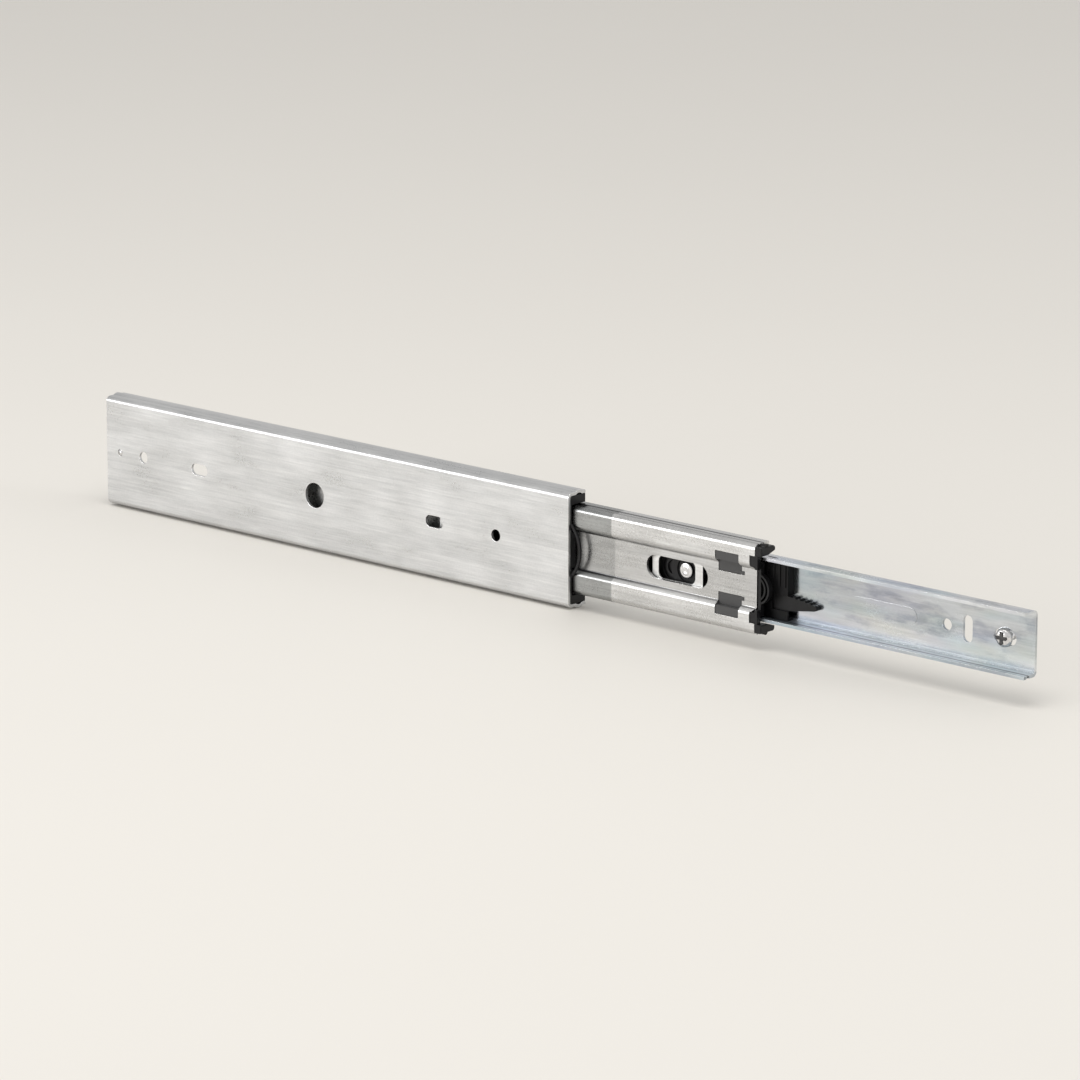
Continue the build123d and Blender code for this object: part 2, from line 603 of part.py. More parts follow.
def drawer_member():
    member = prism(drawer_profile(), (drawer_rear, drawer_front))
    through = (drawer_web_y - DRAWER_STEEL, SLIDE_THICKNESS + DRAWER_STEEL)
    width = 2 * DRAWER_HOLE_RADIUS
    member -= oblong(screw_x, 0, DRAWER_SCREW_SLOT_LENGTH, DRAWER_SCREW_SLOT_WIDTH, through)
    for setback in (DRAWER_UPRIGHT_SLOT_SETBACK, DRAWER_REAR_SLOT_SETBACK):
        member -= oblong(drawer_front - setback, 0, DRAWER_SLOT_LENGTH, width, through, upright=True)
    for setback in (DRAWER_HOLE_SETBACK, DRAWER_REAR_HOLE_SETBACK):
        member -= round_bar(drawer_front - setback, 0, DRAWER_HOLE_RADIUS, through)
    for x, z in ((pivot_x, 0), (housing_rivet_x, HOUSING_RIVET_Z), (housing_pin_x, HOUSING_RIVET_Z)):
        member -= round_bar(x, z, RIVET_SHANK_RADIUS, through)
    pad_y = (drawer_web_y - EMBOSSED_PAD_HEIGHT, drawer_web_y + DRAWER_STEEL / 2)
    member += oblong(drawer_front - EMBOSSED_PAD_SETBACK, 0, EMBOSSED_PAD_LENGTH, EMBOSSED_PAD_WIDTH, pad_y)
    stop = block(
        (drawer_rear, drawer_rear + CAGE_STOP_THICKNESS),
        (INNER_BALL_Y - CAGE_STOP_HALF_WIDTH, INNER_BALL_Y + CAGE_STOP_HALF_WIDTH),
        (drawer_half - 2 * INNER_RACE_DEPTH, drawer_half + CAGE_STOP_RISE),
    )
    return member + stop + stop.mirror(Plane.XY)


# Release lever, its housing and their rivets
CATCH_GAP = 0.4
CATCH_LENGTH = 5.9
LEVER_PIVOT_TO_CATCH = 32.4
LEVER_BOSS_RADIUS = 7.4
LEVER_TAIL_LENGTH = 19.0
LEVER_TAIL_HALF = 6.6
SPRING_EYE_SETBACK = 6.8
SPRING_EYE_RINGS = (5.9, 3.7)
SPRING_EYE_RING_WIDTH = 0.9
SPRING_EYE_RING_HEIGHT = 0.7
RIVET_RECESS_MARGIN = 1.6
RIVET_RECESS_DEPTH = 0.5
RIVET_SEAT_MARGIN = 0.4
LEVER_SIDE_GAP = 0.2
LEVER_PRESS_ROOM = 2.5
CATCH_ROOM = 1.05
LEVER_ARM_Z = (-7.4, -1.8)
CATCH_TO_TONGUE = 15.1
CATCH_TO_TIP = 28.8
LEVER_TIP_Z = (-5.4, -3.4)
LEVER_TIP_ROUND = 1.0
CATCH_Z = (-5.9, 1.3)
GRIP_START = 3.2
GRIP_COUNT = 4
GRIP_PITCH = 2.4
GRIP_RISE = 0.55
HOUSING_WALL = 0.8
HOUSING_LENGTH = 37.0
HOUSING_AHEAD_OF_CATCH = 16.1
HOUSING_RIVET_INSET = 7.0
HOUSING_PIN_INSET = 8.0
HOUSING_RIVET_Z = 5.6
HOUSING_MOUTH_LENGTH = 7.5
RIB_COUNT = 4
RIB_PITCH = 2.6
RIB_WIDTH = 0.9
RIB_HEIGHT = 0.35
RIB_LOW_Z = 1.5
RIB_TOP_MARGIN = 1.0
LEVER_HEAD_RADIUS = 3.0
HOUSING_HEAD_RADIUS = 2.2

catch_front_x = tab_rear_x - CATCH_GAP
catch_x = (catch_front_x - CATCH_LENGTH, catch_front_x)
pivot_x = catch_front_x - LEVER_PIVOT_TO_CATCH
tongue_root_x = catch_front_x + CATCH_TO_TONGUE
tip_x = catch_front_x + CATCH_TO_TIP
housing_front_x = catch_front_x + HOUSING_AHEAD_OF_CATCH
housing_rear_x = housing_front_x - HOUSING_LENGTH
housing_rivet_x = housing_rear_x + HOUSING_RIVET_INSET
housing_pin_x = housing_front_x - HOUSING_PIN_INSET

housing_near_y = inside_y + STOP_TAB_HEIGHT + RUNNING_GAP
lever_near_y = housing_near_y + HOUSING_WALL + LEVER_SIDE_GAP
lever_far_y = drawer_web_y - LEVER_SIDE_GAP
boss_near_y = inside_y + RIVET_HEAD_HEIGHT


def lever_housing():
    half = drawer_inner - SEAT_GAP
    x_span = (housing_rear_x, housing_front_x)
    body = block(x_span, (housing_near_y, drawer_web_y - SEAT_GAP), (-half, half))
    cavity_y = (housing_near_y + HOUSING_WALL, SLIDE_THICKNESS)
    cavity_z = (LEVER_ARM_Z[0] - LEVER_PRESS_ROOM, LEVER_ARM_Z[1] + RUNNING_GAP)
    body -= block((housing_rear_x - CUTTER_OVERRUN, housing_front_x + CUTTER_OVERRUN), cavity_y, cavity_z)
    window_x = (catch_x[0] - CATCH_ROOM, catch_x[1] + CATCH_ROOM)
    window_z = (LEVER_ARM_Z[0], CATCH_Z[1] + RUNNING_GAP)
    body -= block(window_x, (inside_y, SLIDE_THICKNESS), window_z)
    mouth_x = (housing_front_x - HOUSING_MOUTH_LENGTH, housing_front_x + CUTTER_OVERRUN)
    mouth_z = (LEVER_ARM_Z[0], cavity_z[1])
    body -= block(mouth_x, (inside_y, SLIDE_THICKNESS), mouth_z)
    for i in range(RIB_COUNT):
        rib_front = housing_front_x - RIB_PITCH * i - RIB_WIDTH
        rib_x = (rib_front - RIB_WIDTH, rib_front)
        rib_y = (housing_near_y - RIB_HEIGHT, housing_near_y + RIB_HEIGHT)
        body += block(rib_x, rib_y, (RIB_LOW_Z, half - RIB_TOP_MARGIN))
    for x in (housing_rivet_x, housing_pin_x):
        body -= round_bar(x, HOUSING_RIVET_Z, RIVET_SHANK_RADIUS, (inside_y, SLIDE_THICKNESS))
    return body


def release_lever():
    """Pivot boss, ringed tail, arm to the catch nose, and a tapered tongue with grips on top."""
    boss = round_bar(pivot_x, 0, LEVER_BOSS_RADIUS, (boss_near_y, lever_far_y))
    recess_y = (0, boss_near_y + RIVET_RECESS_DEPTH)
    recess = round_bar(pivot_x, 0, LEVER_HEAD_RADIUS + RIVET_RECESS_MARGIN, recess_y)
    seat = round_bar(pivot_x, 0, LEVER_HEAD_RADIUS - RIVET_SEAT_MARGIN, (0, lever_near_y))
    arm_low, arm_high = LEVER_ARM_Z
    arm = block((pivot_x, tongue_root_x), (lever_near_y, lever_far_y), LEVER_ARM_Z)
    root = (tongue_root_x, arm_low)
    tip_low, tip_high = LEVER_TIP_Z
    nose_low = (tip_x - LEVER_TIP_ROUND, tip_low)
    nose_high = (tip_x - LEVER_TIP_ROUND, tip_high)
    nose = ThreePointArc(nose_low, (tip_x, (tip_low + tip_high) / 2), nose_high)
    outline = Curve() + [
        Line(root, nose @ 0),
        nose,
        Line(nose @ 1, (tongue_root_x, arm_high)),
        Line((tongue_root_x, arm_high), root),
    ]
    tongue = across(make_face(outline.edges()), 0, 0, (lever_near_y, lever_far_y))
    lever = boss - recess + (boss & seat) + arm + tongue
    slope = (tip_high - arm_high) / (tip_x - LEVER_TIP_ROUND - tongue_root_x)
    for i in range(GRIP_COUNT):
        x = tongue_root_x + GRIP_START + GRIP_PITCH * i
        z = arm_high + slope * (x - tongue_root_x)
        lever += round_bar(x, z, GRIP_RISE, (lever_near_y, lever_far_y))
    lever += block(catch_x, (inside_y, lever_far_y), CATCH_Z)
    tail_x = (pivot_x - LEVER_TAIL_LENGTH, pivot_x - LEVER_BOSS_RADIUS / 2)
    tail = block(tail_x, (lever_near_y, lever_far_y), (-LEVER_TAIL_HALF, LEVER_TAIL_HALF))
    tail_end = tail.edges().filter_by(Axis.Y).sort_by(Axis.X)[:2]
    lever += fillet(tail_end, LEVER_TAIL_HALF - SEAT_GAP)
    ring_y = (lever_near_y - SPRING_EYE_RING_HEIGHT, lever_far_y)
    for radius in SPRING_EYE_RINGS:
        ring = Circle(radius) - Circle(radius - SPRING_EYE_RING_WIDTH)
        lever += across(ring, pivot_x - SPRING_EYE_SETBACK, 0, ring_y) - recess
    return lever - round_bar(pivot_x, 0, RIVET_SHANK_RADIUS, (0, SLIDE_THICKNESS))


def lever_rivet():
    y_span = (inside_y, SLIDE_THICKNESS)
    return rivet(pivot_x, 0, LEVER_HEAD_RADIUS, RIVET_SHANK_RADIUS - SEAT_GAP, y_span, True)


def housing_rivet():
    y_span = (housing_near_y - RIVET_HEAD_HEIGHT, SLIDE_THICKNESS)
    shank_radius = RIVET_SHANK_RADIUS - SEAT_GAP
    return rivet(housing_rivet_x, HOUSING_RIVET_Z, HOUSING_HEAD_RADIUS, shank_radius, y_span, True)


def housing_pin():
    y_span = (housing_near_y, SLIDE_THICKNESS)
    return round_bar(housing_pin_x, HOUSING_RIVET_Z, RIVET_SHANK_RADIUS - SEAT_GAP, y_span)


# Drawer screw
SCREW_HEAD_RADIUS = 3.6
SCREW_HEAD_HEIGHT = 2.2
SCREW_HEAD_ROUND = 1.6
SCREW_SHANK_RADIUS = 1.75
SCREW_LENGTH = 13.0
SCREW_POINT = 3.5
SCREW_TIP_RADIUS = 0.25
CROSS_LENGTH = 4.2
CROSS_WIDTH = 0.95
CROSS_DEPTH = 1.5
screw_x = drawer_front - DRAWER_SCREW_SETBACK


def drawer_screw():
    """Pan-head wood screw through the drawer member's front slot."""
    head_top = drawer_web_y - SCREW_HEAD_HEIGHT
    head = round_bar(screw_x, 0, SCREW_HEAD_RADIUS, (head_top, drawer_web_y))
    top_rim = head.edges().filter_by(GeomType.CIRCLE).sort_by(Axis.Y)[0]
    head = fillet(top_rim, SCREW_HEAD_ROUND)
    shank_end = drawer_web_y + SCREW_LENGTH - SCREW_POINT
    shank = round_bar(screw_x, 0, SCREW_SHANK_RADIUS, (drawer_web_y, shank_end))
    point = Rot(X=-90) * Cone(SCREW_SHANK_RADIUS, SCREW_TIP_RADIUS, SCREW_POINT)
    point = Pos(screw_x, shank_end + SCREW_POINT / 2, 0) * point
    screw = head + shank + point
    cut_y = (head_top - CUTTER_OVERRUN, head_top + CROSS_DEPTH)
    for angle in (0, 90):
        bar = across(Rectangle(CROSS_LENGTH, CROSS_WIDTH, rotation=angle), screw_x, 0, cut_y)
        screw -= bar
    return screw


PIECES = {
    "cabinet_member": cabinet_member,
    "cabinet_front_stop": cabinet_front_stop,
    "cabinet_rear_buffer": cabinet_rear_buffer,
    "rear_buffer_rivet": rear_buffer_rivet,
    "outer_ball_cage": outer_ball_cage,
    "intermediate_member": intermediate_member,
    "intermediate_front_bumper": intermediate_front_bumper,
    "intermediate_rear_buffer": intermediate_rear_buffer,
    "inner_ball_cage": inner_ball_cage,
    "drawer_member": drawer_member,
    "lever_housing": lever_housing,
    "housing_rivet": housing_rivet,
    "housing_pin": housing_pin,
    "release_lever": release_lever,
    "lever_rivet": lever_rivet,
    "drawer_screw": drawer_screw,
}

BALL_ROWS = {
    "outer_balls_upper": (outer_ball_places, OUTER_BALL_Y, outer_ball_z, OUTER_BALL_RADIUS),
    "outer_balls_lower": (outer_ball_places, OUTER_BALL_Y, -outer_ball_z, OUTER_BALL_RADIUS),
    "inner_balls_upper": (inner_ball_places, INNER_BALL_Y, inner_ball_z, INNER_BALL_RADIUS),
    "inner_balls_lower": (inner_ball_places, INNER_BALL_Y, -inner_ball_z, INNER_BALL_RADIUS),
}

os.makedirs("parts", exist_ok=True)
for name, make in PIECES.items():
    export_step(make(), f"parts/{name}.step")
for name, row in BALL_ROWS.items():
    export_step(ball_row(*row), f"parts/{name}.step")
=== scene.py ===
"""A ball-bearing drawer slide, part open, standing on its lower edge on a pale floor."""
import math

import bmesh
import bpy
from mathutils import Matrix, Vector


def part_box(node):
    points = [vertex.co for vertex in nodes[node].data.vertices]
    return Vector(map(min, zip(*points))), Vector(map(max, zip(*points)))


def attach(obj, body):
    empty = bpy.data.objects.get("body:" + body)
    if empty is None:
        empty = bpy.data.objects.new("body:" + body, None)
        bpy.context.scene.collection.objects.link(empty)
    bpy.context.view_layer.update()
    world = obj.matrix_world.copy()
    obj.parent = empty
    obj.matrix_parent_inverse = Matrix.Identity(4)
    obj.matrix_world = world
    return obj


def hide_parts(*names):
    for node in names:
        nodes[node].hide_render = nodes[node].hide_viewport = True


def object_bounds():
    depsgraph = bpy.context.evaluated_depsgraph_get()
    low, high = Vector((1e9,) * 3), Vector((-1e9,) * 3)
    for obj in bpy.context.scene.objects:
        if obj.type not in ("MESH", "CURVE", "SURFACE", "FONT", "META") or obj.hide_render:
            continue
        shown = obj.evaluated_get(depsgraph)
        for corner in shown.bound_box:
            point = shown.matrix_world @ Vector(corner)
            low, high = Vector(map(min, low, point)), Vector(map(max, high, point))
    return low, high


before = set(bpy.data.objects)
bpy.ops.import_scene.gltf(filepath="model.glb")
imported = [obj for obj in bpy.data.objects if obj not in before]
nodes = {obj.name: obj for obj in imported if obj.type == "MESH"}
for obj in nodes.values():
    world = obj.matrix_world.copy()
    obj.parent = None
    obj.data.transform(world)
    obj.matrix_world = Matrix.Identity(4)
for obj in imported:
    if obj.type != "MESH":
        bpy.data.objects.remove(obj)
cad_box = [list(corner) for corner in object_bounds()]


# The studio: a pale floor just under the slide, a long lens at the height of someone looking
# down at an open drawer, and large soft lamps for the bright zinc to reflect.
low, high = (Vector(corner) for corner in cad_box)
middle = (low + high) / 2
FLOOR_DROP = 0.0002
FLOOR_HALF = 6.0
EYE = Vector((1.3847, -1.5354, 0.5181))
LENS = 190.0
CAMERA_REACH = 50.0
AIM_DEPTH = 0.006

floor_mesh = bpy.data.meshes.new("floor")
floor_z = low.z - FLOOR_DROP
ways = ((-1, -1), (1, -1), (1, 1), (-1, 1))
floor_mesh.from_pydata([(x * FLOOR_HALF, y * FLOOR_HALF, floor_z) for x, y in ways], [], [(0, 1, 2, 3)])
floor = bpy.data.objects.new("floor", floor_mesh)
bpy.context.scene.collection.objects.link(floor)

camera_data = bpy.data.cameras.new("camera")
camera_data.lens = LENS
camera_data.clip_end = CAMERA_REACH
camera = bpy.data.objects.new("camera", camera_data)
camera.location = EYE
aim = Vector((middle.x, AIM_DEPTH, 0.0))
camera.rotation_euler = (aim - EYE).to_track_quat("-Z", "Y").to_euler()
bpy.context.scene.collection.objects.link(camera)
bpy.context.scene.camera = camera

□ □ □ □

▸ **Task objective**
Output exactly the lines running from the line containing "for name, make" through the line containing "low, high = Vector((1e9,)", and only those lines.

▸ **Task solution**
for name, make in PIECES.items():
    export_step(make(), f"parts/{name}.step")
for name, row in BALL_ROWS.items():
    export_step(ball_row(*row), f"parts/{name}.step")
=== scene.py ===
"""A ball-bearing drawer slide, part open, standing on its lower edge on a pale floor."""
import math

import bmesh
import bpy
from mathutils import Matrix, Vector


def part_box(node):
    points = [vertex.co for vertex in nodes[node].data.vertices]
    return Vector(map(min, zip(*points))), Vector(map(max, zip(*points)))


def attach(obj, body):
    empty = bpy.data.objects.get("body:" + body)
    if empty is None:
        empty = bpy.data.objects.new("body:" + body, None)
        bpy.context.scene.collection.objects.link(empty)
    bpy.context.view_layer.update()
    world = obj.matrix_world.copy()
    obj.parent = empty
    obj.matrix_parent_inverse = Matrix.Identity(4)
    obj.matrix_world = world
    return obj


def hide_parts(*names):
    for node in names:
        nodes[node].hide_render = nodes[node].hide_viewport = True


def object_bounds():
    depsgraph = bpy.context.evaluated_depsgraph_get()
    low, high = Vector((1e9,) * 3), Vector((-1e9,) * 3)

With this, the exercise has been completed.